Now one could say, "Well, they're defining the covariant derivative to be the directional derivative along the curve, etc." Or, one could also say, "Well, let's not get too hung up on the exact wording, it should be clear what they mean from the equations." What I would say is, "Fine. If we're going to define terms differently from other books and/or ignore the wording & just look at the math, I can do that. But it would be helpful to me if that plan were explicitly stated ahead of time." Over the past six months or so, my understanding of the terms & notation has improved greatly. So now as I review MTW trying to pick up where I left off before all the confusion set in, I'm beginning to see how to interpret their wording correctly and so I'm now less confused about what they're saying. But that's due to my very hard-won, expanded insight that required a lot of study & self-help outside of MTW. Again, I'm not criticizing them, I'm just pointing out that this was a point of confusion for me when I first encountered it because I was still not sure of MTW's definition of things.

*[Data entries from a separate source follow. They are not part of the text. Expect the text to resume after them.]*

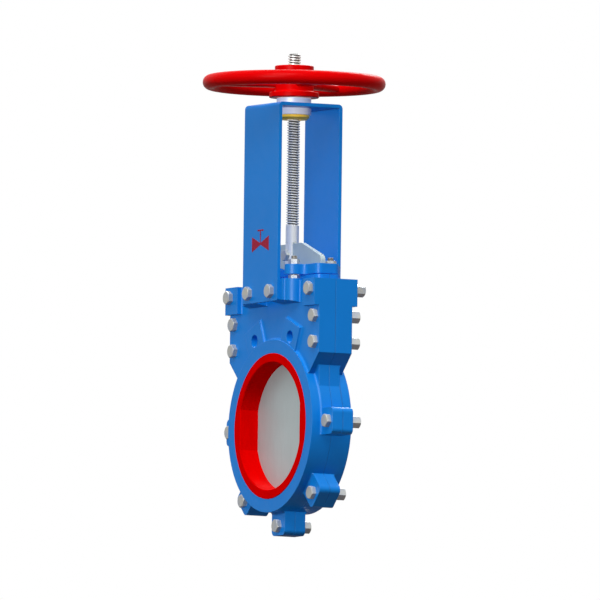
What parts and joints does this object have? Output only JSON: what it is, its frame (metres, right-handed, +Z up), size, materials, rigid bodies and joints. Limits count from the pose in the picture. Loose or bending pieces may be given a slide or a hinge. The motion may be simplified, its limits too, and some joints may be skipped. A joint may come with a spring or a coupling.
{
  "type": "knife gate valve",
  "caption": "Wafer knife gate valve: split flanged body with a lined port, plate gate, packed gland, sheet yoke, rising threaded stem and handwheel.",
  "frame": {"origin": "on the bore axis, in the middle plane between the two body halves and of the gate", "axes": "+Z up along the stem, the bore along Y with -Y the front face, +X to the right seen from the front"},
  "size_m": [0.341, 0.2856, 0.7543],
  "materials": {
    "blue_paint": "satin",
    "gasket_sheet": "matte",
    "red_urethane": "satin",
    "zinc_steel": "satin",
    "packing": "matte",
    "stainless": "satin",
    "bronze": "satin",
    "bearing_steel": "polished",
    "red_paint": "gloss"
  },
  "bodies": {
    "valve_body": {"body_front": "blue_paint", "body_rear": "blue_paint", "body_gasket": "gasket_sheet", "liner_front": "red_urethane", "liner_rear": "red_urethane", "pad_bolts": "zinc_steel", "pad_nuts": "zinc_steel", "chest_bolts": "zinc_steel", "chest_nuts": "zinc_steel", "lug_bolts": "zinc_steel", "lug_nuts": "zinc_steel", "packing_ring_lower": "packing", "packing_ring_middle": "packing", "packing_ring_upper": "packing", "gland": "blue_paint", "gland_studs": "zinc_steel", "gland_nuts": "zinc_steel", "gland_jam_nuts": "zinc_steel", "yoke": "blue_paint", "yoke_screws": "zinc_steel", "bearing_housing": "zinc_steel", "thrust_washer": "bronze", "bearing_race_lower": "bearing_steel"},
    "drive": {"handwheel": "red_paint", "stem_nut": "bronze", "hub_key": "stainless", "wheel_lock_nut": "zinc_steel", "bearing_race_upper": "bearing_steel"},
    "bearing_cage": {"bearing_balls": "bearing_steel", "bearing_cage": "bronze"},
    "gate_and_stem": {"gate": "stainless", "stem": "stainless", "clevis_bolt": "zinc_steel", "clevis_nut": "zinc_steel"}
  },
  "joints": [
    {"name": "handwheel_turn", "type": "hinge", "parent": "valve_body", "child": "drive", "pos_m": [0, 0, 0.5381], "axis": [0, 0, 1], "range_deg": [0, 17460]},
    {"name": "bearing_cage_turn", "type": "hinge", "parent": "valve_body", "child": "bearing_cage", "pos_m": [0, 0, 0.50925], "axis": [0, 0, 1], "range_deg": [0, 8730]},
    {"name": "gate_lift", "type": "slide", "parent": "valve_body", "child": "gate_and_stem", "axis": [0, 0, 1], "range_m": [0, 0.194]}
  ],
  "couplings": [
    {"joint": "gate_lift", "follows": "handwheel_turn", "m_per_rad": 0.00063662},
    {"joint": "bearing_cage_turn", "follows": "handwheel_turn", "ratio": 0.5}
  ]
}
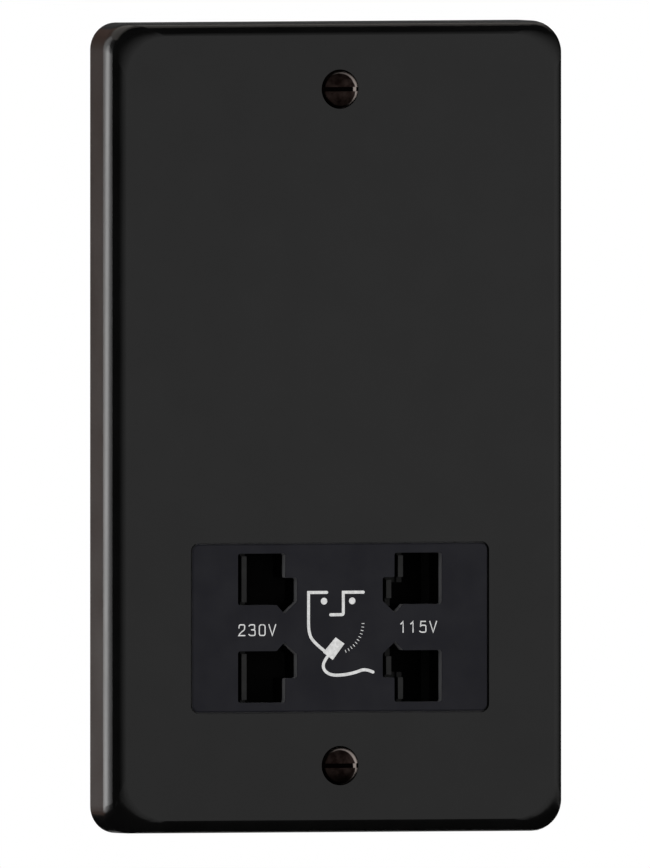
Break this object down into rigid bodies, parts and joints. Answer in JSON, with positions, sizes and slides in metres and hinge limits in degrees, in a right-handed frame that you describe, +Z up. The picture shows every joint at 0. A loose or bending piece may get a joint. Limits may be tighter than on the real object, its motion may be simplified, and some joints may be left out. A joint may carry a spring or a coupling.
{
  "type": "shaver socket",
  "caption": "Dual-voltage shaver supply outlet: matt black metal wall plate with a flush insert of profiled pin apertures, sprung shutters and an isolating transformer behind.",
  "frame": {"origin": "midway between the two fixing screws, on the wall plane at the plate's rear rim", "axes": "+Z up along the plate's long side, +Y into the wall, the face looks along -Y, +X to the viewer's right"},
  "size_m": [0.0864, 0.048, 0.1446],
  "materials": {
    "plate_coating": "matt black powder coat on pressed steel",
    "bronze_screw": "dark bronze plating, polished",
    "insert_moulding": "fine-textured black urea moulding",
    "guide_moulding": "black nylon moulding",
    "frame_moulding": "black moulding",
    "shutter_moulding": "black acetal moulding",
    "spring_steel": "bright spring wire",
    "contact_bronze": "phosphor bronze strip",
    "lamination_steel": "varnished lamination stack",
    "bobbin_nylon": "natural nylon",
    "enamelled_copper": "enamelled copper wire",
    "cutout_case": "black moulding",
    "zinc_steel": "zinc plated",
    "case_moulding": "off-white moulding",
    "terminal_moulding": "off-white moulding",
    "terminal_brass": "turned brass"
  },
  "bodies": {
    "supply_unit": {"front_plate": "plate_coating", "fixing_screws": "bronze_screw", "socket_face": "insert_moulding", "pin_guide": "guide_moulding", "mounting_frame": "frame_moulding", "contact_carrier": "frame_moulding", "contact_cover": "frame_moulding", "carrier_screws": "zinc_steel", "shutter_spring_230": "spring_steel", "shutter_spring_115": "spring_steel", "switch_contacts_230": "contact_bronze", "switch_contacts_115": "contact_bronze", "contact_230_upper": "contact_bronze", "contact_230_lower": "contact_bronze", "contact_115_upper": "contact_bronze", "contact_115_lower": "contact_bronze", "core_e_laminations": "lamination_steel", "core_i_laminations": "lamination_steel", "bobbin": "bobbin_nylon", "primary_winding": "enamelled_copper", "secondary_winding": "enamelled_copper", "thermal_cutout": "cutout_case", "core_screws": "zinc_steel", "rear_case": "case_moulding", "case_screws": "zinc_steel", "supply_terminals": "terminal_moulding", "terminal_clamps": "terminal_brass", "terminal_screws": "terminal_brass", "earth_terminal": "terminal_brass", "earth_screw": "terminal_brass"},
    "shutter_230": {"shutter_230": "shutter_moulding", "bridge_contact_230": "contact_bronze"},
    "shutter_115": {"shutter_115": "shutter_moulding", "bridge_contact_115": "contact_bronze"}
  },
  "joints": [
    {"name": "shutter_230_slide", "type": "slide", "parent": "supply_unit", "child": "shutter_230", "axis": [1, 0, 0], "range_m": [0, 0.0072], "stiffness_N_per_m": 120, "springref_m": -0.003, "deforming": ["shutter_spring_230"]},
    {"name": "shutter_115_slide", "type": "slide", "parent": "supply_unit", "child": "shutter_115", "axis": [-1, 0, 0], "range_m": [0, 0.0072], "stiffness_N_per_m": 120, "springref_m": -0.003, "deforming": ["shutter_spring_115"]}
  ]
}
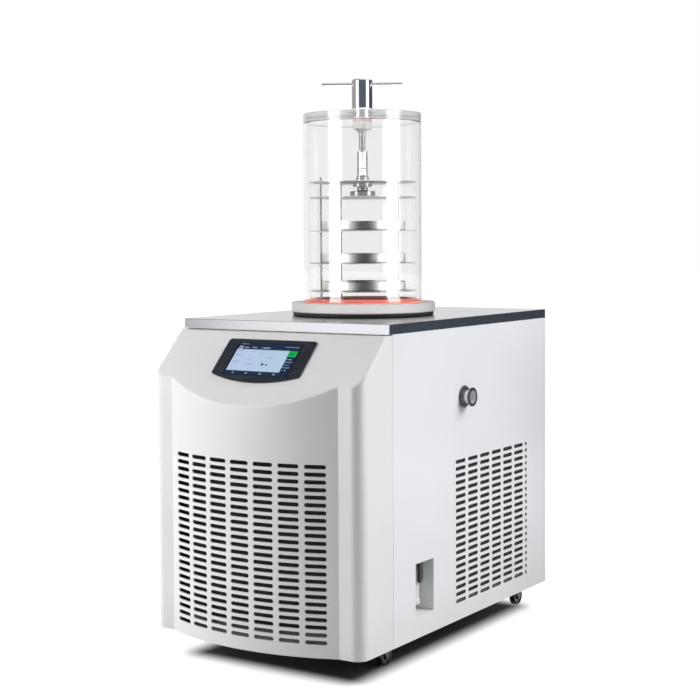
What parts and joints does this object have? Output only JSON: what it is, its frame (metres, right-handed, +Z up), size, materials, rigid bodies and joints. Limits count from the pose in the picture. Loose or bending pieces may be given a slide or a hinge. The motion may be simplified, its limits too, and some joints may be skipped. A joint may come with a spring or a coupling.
{
  "type": "freeze dryer",
  "caption": "Floor-standing laboratory freeze dryer on castors with a clear top-press drying chamber, slotted cabinet, sloped display and cold trap.",
  "frame": {"origin": "on the floor, on the cabinet's symmetry plane, midway along the worktop's depth", "axes": "+X to the right seen from the front, towards the vacuum port; +Y to the back; +Z up"},
  "size_m": [0.531, 0.8615, 1.2115],
  "materials": {
    "white_paint": "smooth powder coat",
    "cover_white": "smooth satin paint",
    "stainless": "fine brushed, bright",
    "plated_steel": "plain bright sheet",
    "tray_steel": "brushed",
    "polished_steel": "polished",
    "bezel_black": "satin gloss",
    "display_glass": "glossy",
    "recess_grey": "satin",
    "valve_white": "moulded",
    "lever_black": "moulded",
    "hose_clear": "smooth",
    "slate_plastic": "moulded",
    "castor_black": "moulded",
    "copper": "bright tube",
    "foam": "closed-cell foam",
    "compressor_black": "gloss enamel",
    "aluminium": "fins",
    "black_rubber": "moulded",
    "red_silicone": "translucent moulded",
    "clear_acrylic": "clear, polished edges",
    "nylon_grey": "translucent moulded"
  },
  "bodies": {
    "cabinet": {"base_disc": "stainless", "base_tray": "plated_steel", "castor_plates": "plated_steel", "chamber_lid": "clear_acrylic", "chamber_tube": "clear_acrylic", "cold_trap": "stainless", "compressor": "compressor_black", "condenser": "aluminium", "display": "display_glass", "drain_pipe": "hose_clear", "drain_valve": "valve_white", "evaporator_coil": "copper", "fan_motor": "compressor_black", "fan_shroud": "plated_steel", "filter_drier": "copper", "front_cover": "cover_white", "gasket": "red_silicone", "gland_nut": "nylon_grey", "gland_seal": "red_silicone", "guide_rods": "plated_steel", "lid_gland": "polished_steel", "port_collar": "slate_plastic", "power_module": "bezel_black", "press_nut": "polished_steel", "rear_panel": "white_paint", "recess_pocket": "recess_grey", "refrigerant_pipes": "copper", "rod_nuts": "plated_steel", "rubber_ring": "black_rubber", "screen_bezel": "bezel_black", "shelf_high": "plated_steel", "shelf_low": "plated_steel", "shelf_middle": "plated_steel", "side_panel_left": "white_paint", "side_panel_right": "white_paint", "support_frame": "plated_steel", "top_plate": "plated_steel", "trap_insulation": "foam", "tray_high": "tray_steel", "tray_low": "tray_steel", "tray_middle": "tray_steel", "vacuum_port": "polished_steel", "worktop": "stainless"},
    "castor_fork_front_left": {"castor_fork_front_left": "castor_black"},
    "castor_fork_front_right": {"castor_fork_front_right": "castor_black"},
    "castor_fork_rear_left": {"castor_fork_rear_left": "castor_black"},
    "castor_fork_rear_right": {"castor_fork_rear_right": "castor_black"},
    "castor_wheel_front_left": {"castor_wheel_front_left": "castor_black"},
    "castor_wheel_front_right": {"castor_wheel_front_right": "castor_black"},
    "castor_wheel_rear_left": {"castor_wheel_rear_left": "castor_black"},
    "castor_wheel_rear_right": {"castor_wheel_rear_right": "castor_black"},
    "drain_lever": {"drain_lever": "lever_black"},
    "fan_rotor": {"fan_rotor": "compressor_black"},
    "switch_rocker": {"switch_rocker": "bezel_black"},
    "handle": {"drive_rod": "polished_steel", "handle_hub": "polished_steel", "handle_bar": "polished_steel"},
    "press_carriage": {"press_foot": "polished_steel", "press_plate": "plated_steel"},
    "press_screw": {"press_screw": "polished_steel"}
  },
  "joints": [
    {"name": "swivel_front_left", "type": "hinge", "parent": "cabinet", "child": "castor_fork_front_left", "pos_m": [-0.197, -0.297, 0.05], "axis": [0, 0, 1], "continuous": true},
    {"name": "roll_front_left", "type": "hinge", "parent": "castor_fork_front_left", "child": "castor_wheel_front_left", "pos_m": [-0.197, -0.284, 0.02], "axis": [1, 0, 0], "continuous": true},
    {"name": "swivel_front_right", "type": "hinge", "parent": "cabinet", "child": "castor_fork_front_right", "pos_m": [0.197, -0.297, 0.05], "axis": [0, 0, 1], "continuous": true},
    {"name": "roll_front_right", "type": "hinge", "parent": "castor_fork_front_right", "child": "castor_wheel_front_right", "pos_m": [0.197, -0.284, 0.02], "axis": [1, 0, 0], "continuous": true},
    {"name": "swivel_rear_left", "type": "hinge", "parent": "cabinet", "child": "castor_fork_rear_left", "pos_m": [-0.197, 0.3, 0.05], "axis": [0, 0, 1], "continuous": true},
    {"name": "roll_rear_left", "type": "hinge", "parent": "castor_fork_rear_left", "child": "castor_wheel_rear_left", "pos_m": [-0.197, 0.313, 0.02], "axis": [1, 0, 0], "continuous": true},
    {"name": "swivel_rear_right", "type": "hinge", "parent": "cabinet", "child": "castor_fork_rear_right", "pos_m": [0.197, 0.3, 0.05], "axis": [0, 0, 1], "continuous": true},
    {"name": "roll_rear_right", "type": "hinge", "parent": "castor_fork_rear_right", "child": "castor_wheel_rear_right", "pos_m": [0.197, 0.313, 0.02], "axis": [1, 0, 0], "continuous": true},
    {"name": "drain_lever_turn", "type": "hinge", "parent": "cabinet", "child": "drain_lever", "pos_m": [0.2454, -0.21875, 0.172], "axis": [1, 0, 0], "range_deg": [-90, 0]},
    {"name": "fan_spin", "type": "hinge", "parent": "cabinet", "child": "fan_rotor", "pos_m": [0, -0.383, 0.222], "axis": [0, 1, 0], "continuous": true},
    {"name": "switch_rock", "type": "hinge", "parent": "cabinet", "child": "switch_rocker", "pos_m": [0.17, 0.3505, 0.206], "axis": [1, 0, 0], "range_deg": [0, 16]},
    {"name": "handle_turn", "type": "hinge", "parent": "cabinet", "child": "handle", "pos_m": [0, -0.0415, 1.18], "axis": [0, 0, -1], "range_deg": [0, 3960]},
    {"name": "press_travel", "type": "slide", "parent": "cabinet", "child": "press_carriage", "axis": [0, 0, -1], "range_m": [0, 0.044]},
    {"name": "screw_turn", "type": "hinge", "parent": "press_carriage", "child": "press_screw", "pos_m": [0, -0.0415, 1], "axis": [0, 0, -1], "range_deg": [0, 3960]}
  ],
  "couplings": [
    {"joint": "press_travel", "follows": "handle_turn", "m_per_rad": 0.00063662},
    {"joint": "screw_turn", "follows": "handle_turn", "ratio": 1}
  ]
}
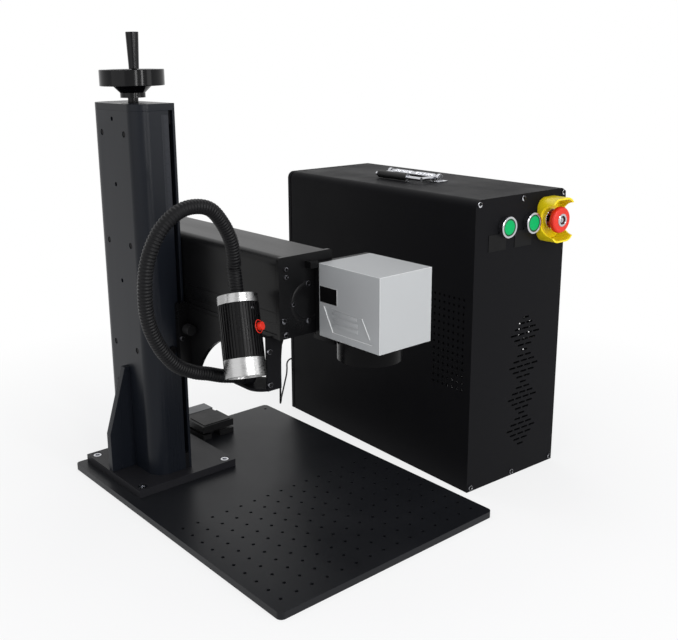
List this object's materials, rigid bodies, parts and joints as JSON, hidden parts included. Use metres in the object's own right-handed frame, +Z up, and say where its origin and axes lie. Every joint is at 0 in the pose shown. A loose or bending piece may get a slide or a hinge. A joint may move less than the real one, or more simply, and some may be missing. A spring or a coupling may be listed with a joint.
{
  "type": "laser marking machine",
  "caption": "Laser marking machine with a hand-raised column stand, drilled base plate, scan head on an arm, gooseneck lamp, foot switch and a separate black electronics cabinet.",
  "frame": {"origin": "centre of the base plate's underside", "axes": "+Z up; +X across the base plate, from the column towards the cabinet; -Y from the column towards the front, where the scan head hangs over the work holes"},
  "size_m": [0.6968, 0.582, 0.6894],
  "materials": {
    "black_anodised": "satin",
    "black_paint": "satin",
    "plate_black": "satin",
    "steel": "satin",
    "chrome": "polished",
    "bare_aluminium": "satin",
    "silver_coat": "satin",
    "brass": "satin",
    "blackened_steel": "satin",
    "black_gloss": "glossy",
    "black_plastic": "matte",
    "black_rubber": "matte",
    "yellow_plastic": "glossy",
    "red_plastic": "glossy",
    "green_plastic": "glossy",
    "optic_glass": "polished",
    "mirror_face": "polished"
  },
  "bodies": {
    "frame": {"base_plate": "plate_black", "column_foot": "black_anodised", "foot_bolts": "steel", "column_shell": "black_anodised", "column_cover": "black_anodised", "column_cap": "black_anodised", "column_screws": "black_anodised", "bearing_blocks": "black_anodised", "gusset": "black_anodised", "guide_rails": "blackened_steel", "height_scale": "black_anodised", "arm_cable": "black_plastic", "cabinet_wrap": "black_paint", "cabinet_base": "black_paint", "front_panel": "black_paint", "panel_screws": "chrome", "button_bezels": "chrome", "stop_guard": "yellow_plastic", "label_tags": "black_paint", "handle_brackets": "chrome", "laser_source": "bare_aluminium", "rear_panel": "black_paint", "rear_fittings": "black_plastic", "fan_frame": "black_plastic", "pedal_base": "black_plastic"},
    "wheel": {"lead_screw": "steel", "handwheel": "black_gloss"},
    "wheel_grip": {"handwheel_grip": "black_gloss"},
    "lift": {"carriage_block": "bare_aluminium", "lift_nut": "brass", "carriage_plate": "steel", "yoke_wings": "black_anodised", "arm_bracket": "black_anodised", "arm_base": "black_anodised", "arm_hood": "black_anodised", "arm_end_plates": "black_anodised", "arm_screws": "steel", "beam_optics": "bare_aluminium", "head_back_plate": "black_anodised", "head_housing": "silver_coat", "scan_motors": "steel", "head_shelf": "black_anodised", "lens_barrel": "black_anodised", "lens_glass": "optic_glass", "gooseneck_bracket": "black_paint", "gooseneck": "black_plastic", "lamp_cap": "bare_aluminium", "lamp_body": "black_anodised", "lamp_bezel": "bare_aluminium"},
    "knob": {"lock_knob": "black_plastic"},
    "mirror_x": {"scan_mirror_x": "mirror_face"},
    "mirror_y": {"scan_mirror_y": "mirror_face"},
    "lamp_push": {"lamp_button": "red_plastic"},
    "left_push": {"button_left": "green_plastic"},
    "right_push": {"button_right": "green_plastic"},
    "stop_push": {"stop_plunger": "black_plastic"},
    "stop_twist": {"stop_mushroom": "red_plastic"},
    "handle": {"handle_bail": "chrome"},
    "fan": {"fan_rotor": "black_plastic"},
    "treadle": {"pedal_treadle": "black_paint"}
  },
  "joints": [
    {"name": "handwheel_spin", "type": "hinge", "parent": "frame", "child": "wheel", "pos_m": [-0.098, 0.1855, 0.6], "axis": [0, 0, 1], "range_deg": [-12241, 8641]},
    {"name": "lift", "type": "slide", "parent": "frame", "child": "lift", "axis": [0, 0, 1], "range_m": [-0.12, 0.17], "deforming": ["arm_cable"]},
    {"name": "handwheel_grip_spin", "type": "hinge", "parent": "wheel", "child": "wheel_grip", "pos_m": [-0.11207, 0.15236, 0.64], "axis": [0, 0, 1], "continuous": true},
    {"name": "lock_knob_turn", "type": "hinge", "parent": "lift", "child": "knob", "pos_m": [-0.0775, 0.1, 0.256], "axis": [0, 1, 0], "range_deg": [-360, 360]},
    {"name": "scan_mirror_x_turn", "type": "hinge", "parent": "lift", "child": "mirror_x", "pos_m": [0.006, -0.186, 0.325], "axis": [0, 0, 1], "range_deg": [-10, 10], "stiffness_Nm_per_rad": 0.002},
    {"name": "scan_mirror_y_turn", "type": "hinge", "parent": "lift", "child": "mirror_y", "pos_m": [0.033, -0.186, 0.325], "axis": [0, 1, 0], "range_deg": [-10, 10], "stiffness_Nm_per_rad": 0.002},
    {"name": "lamp_button_press", "type": "slide", "parent": "lift", "child": "lamp_push", "axis": [-0.4245, 0.8626, -0.2752], "range_m": [0, 0.003], "stiffness_N_per_m": 300},
    {"name": "left_button_press", "type": "slide", "parent": "frame", "child": "left_push", "axis": [0.0434, 0.9991, 0], "range_m": [0, 0.003], "stiffness_N_per_m": 400},
    {"name": "right_button_press", "type": "slide", "parent": "frame", "child": "right_push", "axis": [0.0434, 0.9991, 0], "range_m": [0, 0.003], "stiffness_N_per_m": 400},
    {"name": "stop_press", "type": "slide", "parent": "frame", "child": "stop_push", "axis": [0.0434, 0.9991, 0], "range_m": [0, 0.005]},
    {"name": "stop_twist_turn", "type": "hinge", "parent": "stop_push", "child": "stop_twist", "pos_m": [0.38118, -0.22901, 0.409], "axis": [0.0434, 0.9991, 0], "range_deg": [0, 45], "stiffness_Nm_per_rad": 0.05},
    {"name": "handle_fold", "type": "hinge", "parent": "frame", "child": "handle", "pos_m": [0.33269, 0.02534, 0.459], "axis": [0.0434, 0.9991, 0], "range_deg": [0, 95]},
    {"name": "fan_spin", "type": "hinge", "parent": "frame", "child": "fan", "pos_m": [0.38168, 0.2314, 0.12], "axis": [0.0434, 0.9991, 0], "continuous": true},
    {"name": "treadle_press", "type": "hinge", "parent": "frame", "child": "treadle", "pos_m": [0.0435, 0.268, 0.026], "axis": [1, 0, 0], "range_deg": [0, 3.5], "stiffness_Nm_per_rad": 6}
  ],
  "couplings": [
    {"joint": "handwheel_spin", "follows": "lift", "rad_per_m": -1256.6}
  ]
}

Also, starting with the last two paragraphs at the bottom of page 208, we establish that ## \boldsymbol {e}_\beta ## and ## \boldsymbol {\omega}^\alpha ## are general bases dual to each other. Continuing onto page 209, equation 8.19a says that ## {\boldsymbol \nabla}_\gamma \equiv {\boldsymbol \nabla}_{{\boldsymbol e}_\gamma} ## . Then further down the page, equation 8.20 defines ## T^\beta_{\alpha,\gamma} \equiv {\boldsymbol \nabla}_\gamma T^\beta_\alpha \equiv \partial_{{\boldsymbol e}_\gamma} T^\beta_\alpha \equiv \partial_\gamma T^\beta_\alpha ##. With a general basis, not a local Lorentz frame, why are we defining the directional derivative ## {\boldsymbol \nabla}_{{\boldsymbol e}_\gamma} \equiv {\boldsymbol \nabla}_\gamma ## to be a partial derivative ## T^\beta_{\alpha,\gamma} \equiv \partial_\gamma T^\beta_\alpha ##? If we were using a coordinate basis, say ## \left \lbrace {\boldsymbol {\xi}_\gamma} \right \rbrace ##, it would make sense since ## {\boldsymbol {\xi}_\gamma} \equiv {\boldsymbol \nabla}_{{\boldsymbol e}_\gamma} ##, the directional derivative operator along the coordinate curve ## {\boldsymbol {\xi}_\gamma} ##. Perhaps if we stare at this section long enough, it might dawn on us what they actually mean. I get the gist of the section. I understand the gamma correction terms, but I'm just not sure what justifies the way they write some of the equations. While writing this post, I tried to work through equation 8.19a & 8.20, but I'm still not getting the same result they seem to get. So, this confused me when I first encountered it and it still seems to be confusing me now.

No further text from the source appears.